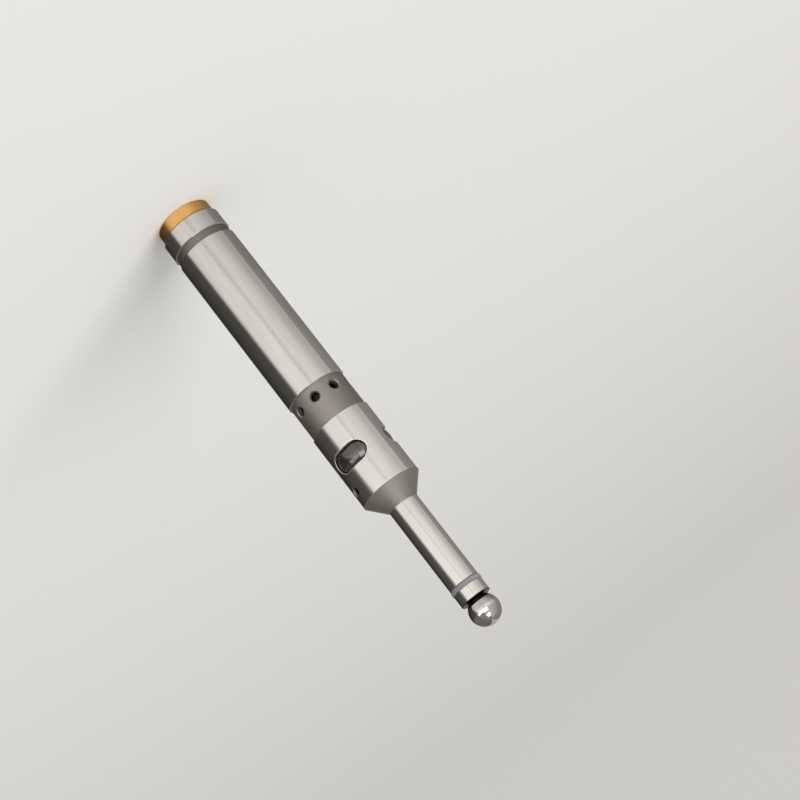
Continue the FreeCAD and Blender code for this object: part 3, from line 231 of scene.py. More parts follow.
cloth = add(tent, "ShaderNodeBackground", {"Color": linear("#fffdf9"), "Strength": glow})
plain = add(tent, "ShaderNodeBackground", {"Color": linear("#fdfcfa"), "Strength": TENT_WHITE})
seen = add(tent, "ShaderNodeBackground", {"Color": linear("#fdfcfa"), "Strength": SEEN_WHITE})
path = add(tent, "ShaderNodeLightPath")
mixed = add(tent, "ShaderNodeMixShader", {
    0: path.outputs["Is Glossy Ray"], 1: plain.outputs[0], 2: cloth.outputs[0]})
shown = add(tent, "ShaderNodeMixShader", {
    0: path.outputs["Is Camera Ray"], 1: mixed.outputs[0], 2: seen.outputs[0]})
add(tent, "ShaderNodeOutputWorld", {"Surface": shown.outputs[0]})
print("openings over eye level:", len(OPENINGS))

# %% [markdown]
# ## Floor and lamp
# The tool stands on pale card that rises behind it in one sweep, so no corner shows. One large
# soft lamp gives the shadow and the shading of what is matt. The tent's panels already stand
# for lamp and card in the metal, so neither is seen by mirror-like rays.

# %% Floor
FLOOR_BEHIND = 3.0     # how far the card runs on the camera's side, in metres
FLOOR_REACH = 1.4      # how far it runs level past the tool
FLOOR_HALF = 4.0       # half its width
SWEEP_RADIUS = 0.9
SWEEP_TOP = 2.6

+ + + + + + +

REQUIRED TASK:
Write out the full listing exactly as given.

SOLUTION FOR THIS TASK:
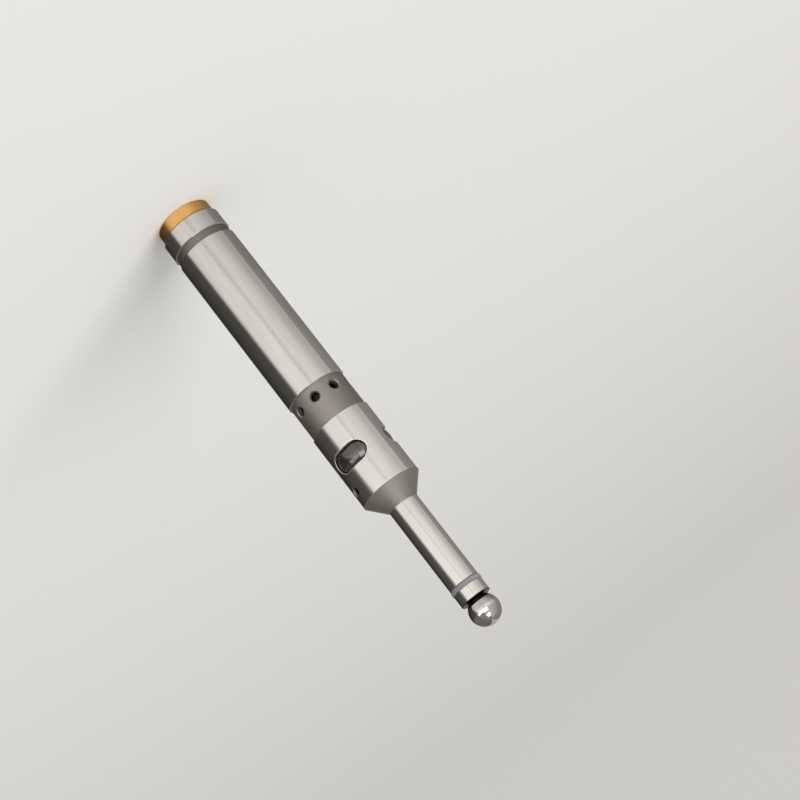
Continue the FreeCAD and Blender code for this object: part 3, from line 231 of scene.py. More parts follow.
cloth = add(tent, "ShaderNodeBackground", {"Color": linear("#fffdf9"), "Strength": glow})
plain = add(tent, "ShaderNodeBackground", {"Color": linear("#fdfcfa"), "Strength": TENT_WHITE})
seen = add(tent, "ShaderNodeBackground", {"Color": linear("#fdfcfa"), "Strength": SEEN_WHITE})
path = add(tent, "ShaderNodeLightPath")
mixed = add(tent, "ShaderNodeMixShader", {
    0: path.outputs["Is Glossy Ray"], 1: plain.outputs[0], 2: cloth.outputs[0]})
shown = add(tent, "ShaderNodeMixShader", {
    0: path.outputs["Is Camera Ray"], 1: mixed.outputs[0], 2: seen.outputs[0]})
add(tent, "ShaderNodeOutputWorld", {"Surface": shown.outputs[0]})
print("openings over eye level:", len(OPENINGS))

# %% [markdown]
# ## Floor and lamp
# The tool stands on pale card that rises behind it in one sweep, so no corner shows. One large
# soft lamp gives the shadow and the shading of what is matt. The tent's panels already stand
# for lamp and card in the metal, so neither is seen by mirror-like rays.

# %% Floor
FLOOR_BEHIND = 3.0     # how far the card runs on the camera's side, in metres
FLOOR_REACH = 1.4      # how far it runs level past the tool
FLOOR_HALF = 4.0       # half its width
SWEEP_RADIUS = 0.9
SWEEP_TOP = 2.6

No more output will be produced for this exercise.